After the opening to China via Pakistan (1972) , America engaged in increasingly urging Pakistan to grant autonomy to Bangladesh. In November (1971), the Pakistani president agreed with Nixon to grant independence the following March.
This is a stunning revelation, one that is hard to believe especially because Pakistan invaded India the next month, pointing to its role in creating a crisis in East Pakistan.
“The following December, India, after having made a treaty including military provisions with the Soviet Union, and in order to relieve the strain of refugees, invaded East Pakistan (which is today Bangladesh),” he said.

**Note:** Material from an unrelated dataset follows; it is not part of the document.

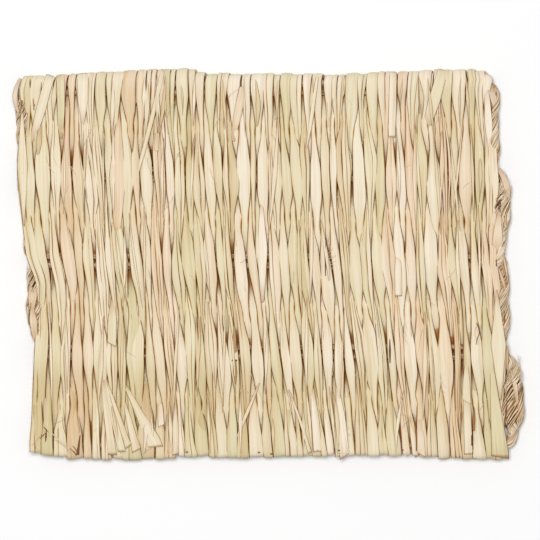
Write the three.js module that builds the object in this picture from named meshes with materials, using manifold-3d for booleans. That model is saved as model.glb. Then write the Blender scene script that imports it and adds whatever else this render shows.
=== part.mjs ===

By claiming that India invaded Pakistan, Kissinger once again exposes his undying bias towards Islamabad. The war broke out on 3 December 1971 as Pakistan Air Force launched a pre-emptive strike on eleven Indian airfields.
This is perhaps the best time to recall that Kissinger had once labelled India as a Soviet stooge over its support for Bangladeshi independence. “We’re in the position where a Soviet stooge, supported with Soviet arms, is overrunning a country that is an ally of the United States.” Kissinger had said in a telephone conversation with then US President Richard Nixon.
Further, Kissinger said that the US had to navigate between Soviet pressures; Indian objectives; Chinese suspicions; and Pakistani nationalism.
Adjustments had to be made—and would require a book to cover—but the results require no apology. By March 1972, within less than a year of the commencement of the crisis, Bangladesh was independent; the India-Pakistan War ended; and the opening to China completed at a summit in Beijing in February 1972. A summit in Moscow in May 1972 resulted in a major nuclear arms control agreement (SALT I).
Relations with India were restored by 1974 with the creation of a US-Indian Joint Commission (the Indo-US Joint Commission on Economic, Commercial, Scientific, Technological, Educational and Cultural Cooperation), which remains part of the basis of contemporary US-India relations. Compared with Syria, Libya, Egypt, Iraq, and Afghanistan, the sacrifices made in 1971 have had a far more clear-cut end.